Today we have more viable bicycle transmission options than ever before, and that can make your decisions difficult when it comes to purchasing your next bike. This series of articles is an attempt at helping you make an informed choice that makes the best sense for you. We’ll break the choices down into 3 different groups, and then show you pros and cons for each type.


1. Derailleur systems-

This is the most common bicycle transmission, popularized by the “10-speed bicycle” that was prevalent in the 1970’s. A derailleur transmission has a chain and multiple sprockets. For example, the 10-speed of the 1970’s had 5 rear sprockets and two front sprockets. The derailleurs move the chain from one sprocket to another, causing each pedal rotation to rotate the rear wheel a little more or a little less.
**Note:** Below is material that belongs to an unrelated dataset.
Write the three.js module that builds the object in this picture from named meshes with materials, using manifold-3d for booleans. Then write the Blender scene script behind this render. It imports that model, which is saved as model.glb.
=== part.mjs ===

In the 1980’s, touring bikes and mountain bikes typically had 3 front sprockets and 6 or 7 rear sprockets, for a total of 18 or 21 “speeds”. In the 90’s we saw the number of rear sprockets (or cogs)increase to 9, while 2 or 3 front sprockets (or chainrings) remained standard. Now it’s common to see 10 or 11 rear sprockets. Two or three front sprockets are still common, while the current trend is to decrease the number of front sprockets while increasing the number and size of rear sprockets.


1. When operating optimally, a derailleur system is the most efficient

2. Lowest cost, most widely available worldwide. There are more derailleur systems to choose from and more manufacturers making them than any other transmission type. This includes some excellent ergonomic controls for operating shifting and braking with ease from the same lever.

3. Everything is external, so when problems develop, they’re easy to diagnose and repair, relatively speaking


1. Everything is exposed, so a derailleur system is vulnerable to environmental concerns, such as weather, dirt, dust and foreign objects getting jammed in the system, etc.

2. All derailleur systems use chain, which requires regular cleaning and lubrication. A very dirty or rusted chain represents a significant efficiency loss.

3. Shifting is not self-explanatory and non-linear. That is, if you have 30 gears from which to choose, and you want to shift from your 18th lowest gear to your 19th, you may be shifting your rear derailleur across 5 cogs and your front derailleur to a different sprocket to do so.

4. You must anticipate your shifting. Some shifts are difficult or impossible to complete under load. This can be quite frustrating when encountering a sudden change in gradient.